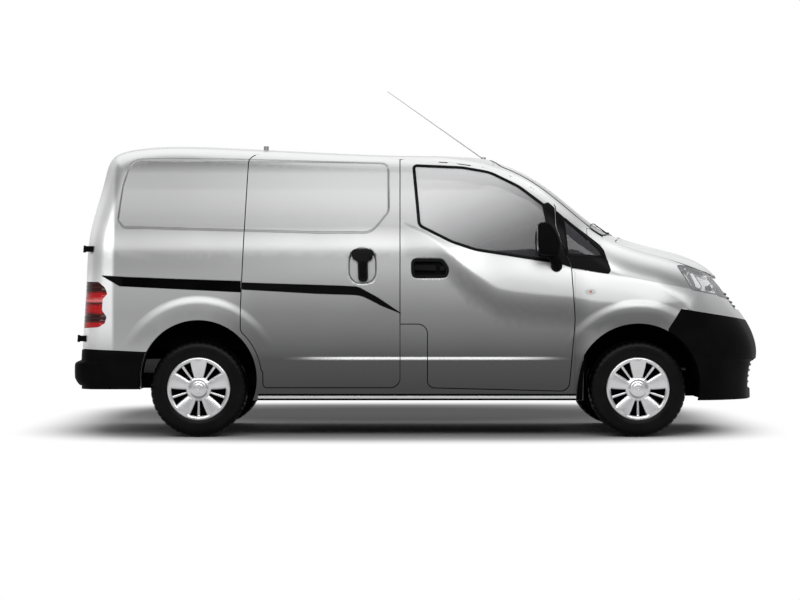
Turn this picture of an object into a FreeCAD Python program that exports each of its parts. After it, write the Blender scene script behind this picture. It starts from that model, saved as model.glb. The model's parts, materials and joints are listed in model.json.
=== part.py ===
import FreeCAD, Part
import math
import os
import re
import Sketcher
from FreeCAD import Vector

# Panel van, millimetres. Origin on the ground under the middle of the body,
# +X to the front of the vehicle, +Y to its left side, +Z up.

document = FreeCAD.newDocument("PanelVan")
sheet = document.addObject("Spreadsheet::Sheet", "Sizes")

SIZES = {
    # Running gear
    "front_axle_x": 1354, "rear_axle_x": -1371, "half_track": 738,
    "tyre_radius": 300, "tyre_width": 175, "rim_radius": 186, "cover_radius": 196,
    # Body ends and heights
    "nose_x": 2194, "tail_x": -2145, "sill_bottom_z": 228, "roof_z": 1837,
    # Centre profile of the front: bumper, nose, bonnet and windscreen
    "bumper_z": 505, "bumper_base_setback": 24,
    "nose_mid_x": 2122, "nose_mid_z": 733, "nose_top_x": 2023, "nose_top_z": 871,
    "nose_edge_x": 1945, "nose_edge_z": 976, "bonnet_front_x": 1846, "bonnet_front_z": 1067,
    "bonnet_mid_x": 1518, "bonnet_mid_z": 1186, "screen_base_x": 1262, "screen_base_z": 1268,
    "screen_mid_x": 862, "screen_mid_z": 1566, "screen_top_x": 455, "screen_top_z": 1763,
    # Centre profile of the roof and the back
    "roof_front_x": 130, "roof_front_drop": 56, "roof_peak_x": -1350,
    "roof_rear_x": -1790, "roof_rear_drop": 15, "tail_top_x": -1945, "tail_top_z": 1765,
    "tail_shoulder_x": -2007, "tail_shoulder_z": 1606, "tail_waist_x": -2095, "tail_waist_z": 1273,
    "tail_mid_x": -2119, "tail_mid_z": 960,
    # Half widths of the body at heights from the sill to the roof
    "sill_half_width": 806, "skirt_half_width": 835, "waist_half_width": 847.5,
    "belt_half_width": 830, "shoulder_half_width": 786, "rail_half_width": 712,
    "roof_half_width": 640, "skirt_z": 430, "waist_z": 760, "belt_z": 1130,
    "shoulder_z": 1360, "rail_z": 1640,
    # Bow of the surfaces across the vehicle, at 800 from the centre line, and edge radii
    "bow_reach": 800, "roof_bow": 45, "screen_bow": 110, "bonnet_bow": 95, "nose_bow": 190,
    "tail_bow": 50, "roof_edge_radius": 95, "pillar_radius": 85, "wing_radius": 150,
    "nose_corner_radius": 300, "tail_corner_radius": 110,
    # Thickness of the shells
    "wall": 60, "door_thickness": 40, "wing_thickness": 12, "bonnet_thickness": 25,
    "bumper_thickness": 32, "roof_thickness": 40, "glass_thickness": 5, "glass_depth": 5,
    "panel_gap": 6, "seal_gap": 6, "flange": 22, "seat_gap": 0.3, "press_depth": 7,
    "rail_depth": 14, "handle_depth": 24, "door_skin": 20, "door_setback": 3,
    # Shut lines and openings seen from the side
    "split_x": -122, "door_foot_z": 307, "door_head_z": 1730, "front_door_x": 961,
    "slide_door_x": -1110, "front_arch_radius": 386, "front_arch_z": 320,
    "rear_arch_radius": 362, "rear_arch_z": 365, "arch_margin": 30,
    "bonnet_half_width": 655, "roof_panel_half_width": 600, "door_inner_y": 612,
    "lamp_inner_y": 430,
    "rear_split_y": -130, "rear_door_foot_z": 560, "rear_door_head_z": 1748,
    "rear_bumper_proud": 46,
    # Floors and inner structure
    "floor_plate": 30, "load_floor_z": 575, "cab_floor_z": 395, "floor_rear_x": -2060,
    "firewall_x": 1020, "rail_inner_y": 350, "rail_width": 80, "liner_inner_y": 600,
    # Hinges, steering and lids
    "rear_hinge_y": 775,
    "kingpin_low_y": 690, "kingpin_low_z": 185,
    "kingpin_high_y": 575, "kingpin_high_z": 800, "tyre_swing": 37,
    # Wheels
    "tyre_bead_radius": 190, "hub_radius": 52, "dish_depth": 26,
    "kingpin_face": -12, "spindle_radius": 26, "opening_outer_radius": 168,
    "opening_inner_radius": 74,
    # Axles, engine and underside
    "arm_width": 44, "arm_height": 24, "strut_radius": 25, "spring_radius": 62,
    "beam_radius": 42, "beam_z": 285, "engine_x": 1500, "engine_length": 420,
    "engine_width": 640, "engine_height": 480, "engine_foot_z": 400,
    "tank_length": 620, "tank_width": 520, "tank_x": -620, "tank_foot_z": 300,
    "pipe_radius": 26, "silencer_radius": 90, "silencer_length": 480,
    # Cab
    "partition_x": -190, "partition_plate": 12, "seat_y": 385, "seat_width": 500,
    "seat_length": 490, "seat_depth": 130, "seat_x": 397, "seat_z": 720, "back_height": 600,
    "back_thickness": 110, "back_lean": 16, "headrest_height": 160, "headrest_width": 270,
    "wheel_rim_radius": 186, "wheel_rim_thickness": 15, "steering_x": 690, "steering_z": 1165,
    "steering_lean": 28, "dash_front_x": 1015, "dash_top_z": 1150, "dash_depth": 285,
    # Fittings
    "mirror_x": 790, "mirror_z": 1235, "mirror_reach": 165, "antenna_foot_x": 455,
    "antenna_length": 770, "antenna_lean": 54.8, "antenna_radius": 4,
    "fixing_radius": 16, "fixing_front_x": -966, "fixing_rear_x": -1580,
    "fixing_y": 560, "fixing_top_z": 1821, "fixing_hole_radius": 3.4,
}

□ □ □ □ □

• **Given task**
Copy out every line of the data above, exactly as given.

• **Completed exercise**
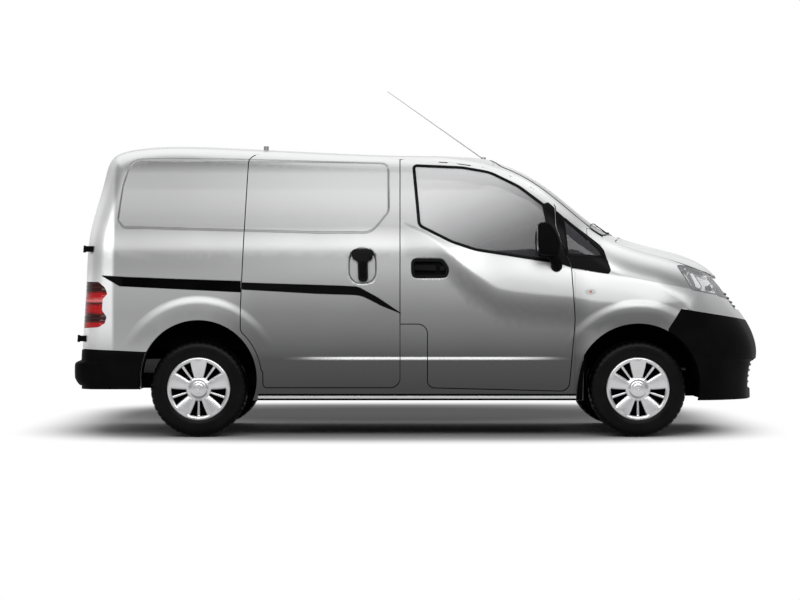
Turn this picture of an object into a FreeCAD Python program that exports each of its parts. After it, write the Blender scene script behind this picture. It starts from that model, saved as model.glb. The model's parts, materials and joints are listed in model.json.
=== part.py ===
import FreeCAD, Part
import math
import os
import re
import Sketcher
from FreeCAD import Vector

# Panel van, millimetres. Origin on the ground under the middle of the body,
# +X to the front of the vehicle, +Y to its left side, +Z up.

document = FreeCAD.newDocument("PanelVan")
sheet = document.addObject("Spreadsheet::Sheet", "Sizes")

SIZES = {
    # Running gear
    "front_axle_x": 1354, "rear_axle_x": -1371, "half_track": 738,
    "tyre_radius": 300, "tyre_width": 175, "rim_radius": 186, "cover_radius": 196,
    # Body ends and heights
    "nose_x": 2194, "tail_x": -2145, "sill_bottom_z": 228, "roof_z": 1837,
    # Centre profile of the front: bumper, nose, bonnet and windscreen
    "bumper_z": 505, "bumper_base_setback": 24,
    "nose_mid_x": 2122, "nose_mid_z": 733, "nose_top_x": 2023, "nose_top_z": 871,
    "nose_edge_x": 1945, "nose_edge_z": 976, "bonnet_front_x": 1846, "bonnet_front_z": 1067,
    "bonnet_mid_x": 1518, "bonnet_mid_z": 1186, "screen_base_x": 1262, "screen_base_z": 1268,
    "screen_mid_x": 862, "screen_mid_z": 1566, "screen_top_x": 455, "screen_top_z": 1763,
    # Centre profile of the roof and the back
    "roof_front_x": 130, "roof_front_drop": 56, "roof_peak_x": -1350,
    "roof_rear_x": -1790, "roof_rear_drop": 15, "tail_top_x": -1945, "tail_top_z": 1765,
    "tail_shoulder_x": -2007, "tail_shoulder_z": 1606, "tail_waist_x": -2095, "tail_waist_z": 1273,
    "tail_mid_x": -2119, "tail_mid_z": 960,
    # Half widths of the body at heights from the sill to the roof
    "sill_half_width": 806, "skirt_half_width": 835, "waist_half_width": 847.5,
    "belt_half_width": 830, "shoulder_half_width": 786, "rail_half_width": 712,
    "roof_half_width": 640, "skirt_z": 430, "waist_z": 760, "belt_z": 1130,
    "shoulder_z": 1360, "rail_z": 1640,
    # Bow of the surfaces across the vehicle, at 800 from the centre line, and edge radii
    "bow_reach": 800, "roof_bow": 45, "screen_bow": 110, "bonnet_bow": 95, "nose_bow": 190,
    "tail_bow": 50, "roof_edge_radius": 95, "pillar_radius": 85, "wing_radius": 150,
    "nose_corner_radius": 300, "tail_corner_radius": 110,
    # Thickness of the shells
    "wall": 60, "door_thickness": 40, "wing_thickness": 12, "bonnet_thickness": 25,
    "bumper_thickness": 32, "roof_thickness": 40, "glass_thickness": 5, "glass_depth": 5,
    "panel_gap": 6, "seal_gap": 6, "flange": 22, "seat_gap": 0.3, "press_depth": 7,
    "rail_depth": 14, "handle_depth": 24, "door_skin": 20, "door_setback": 3,
    # Shut lines and openings seen from the side
    "split_x": -122, "door_foot_z": 307, "door_head_z": 1730, "front_door_x": 961,
    "slide_door_x": -1110, "front_arch_radius": 386, "front_arch_z": 320,
    "rear_arch_radius": 362, "rear_arch_z": 365, "arch_margin": 30,
    "bonnet_half_width": 655, "roof_panel_half_width": 600, "door_inner_y": 612,
    "lamp_inner_y": 430,
    "rear_split_y": -130, "rear_door_foot_z": 560, "rear_door_head_z": 1748,
    "rear_bumper_proud": 46,
    # Floors and inner structure
    "floor_plate": 30, "load_floor_z": 575, "cab_floor_z": 395, "floor_rear_x": -2060,
    "firewall_x": 1020, "rail_inner_y": 350, "rail_width": 80, "liner_inner_y": 600,
    # Hinges, steering and lids
    "rear_hinge_y": 775,
    "kingpin_low_y": 690, "kingpin_low_z": 185,
    "kingpin_high_y": 575, "kingpin_high_z": 800, "tyre_swing": 37,
    # Wheels
    "tyre_bead_radius": 190, "hub_radius": 52, "dish_depth": 26,
    "kingpin_face": -12, "spindle_radius": 26, "opening_outer_radius": 168,
    "opening_inner_radius": 74,
    # Axles, engine and underside
    "arm_width": 44, "arm_height": 24, "strut_radius": 25, "spring_radius": 62,
    "beam_radius": 42, "beam_z": 285, "engine_x": 1500, "engine_length": 420,
    "engine_width": 640, "engine_height": 480, "engine_foot_z": 400,
    "tank_length": 620, "tank_width": 520, "tank_x": -620, "tank_foot_z": 300,
    "pipe_radius": 26, "silencer_radius": 90, "silencer_length": 480,
    # Cab
    "partition_x": -190, "partition_plate": 12, "seat_y": 385, "seat_width": 500,
    "seat_length": 490, "seat_depth": 130, "seat_x": 397, "seat_z": 720, "back_height": 600,
    "back_thickness": 110, "back_lean": 16, "headrest_height": 160, "headrest_width": 270,
    "wheel_rim_radius": 186, "wheel_rim_thickness": 15, "steering_x": 690, "steering_z": 1165,
    "steering_lean": 28, "dash_front_x": 1015, "dash_top_z": 1150, "dash_depth": 285,
    # Fittings
    "mirror_x": 790, "mirror_z": 1235, "mirror_reach": 165, "antenna_foot_x": 455,
    "antenna_length": 770, "antenna_lean": 54.8, "antenna_radius": 4,
    "fixing_radius": 16, "fixing_front_x": -966, "fixing_rear_x": -1580,
    "fixing_y": 560, "fixing_top_z": 1821, "fixing_hole_radius": 3.4,
}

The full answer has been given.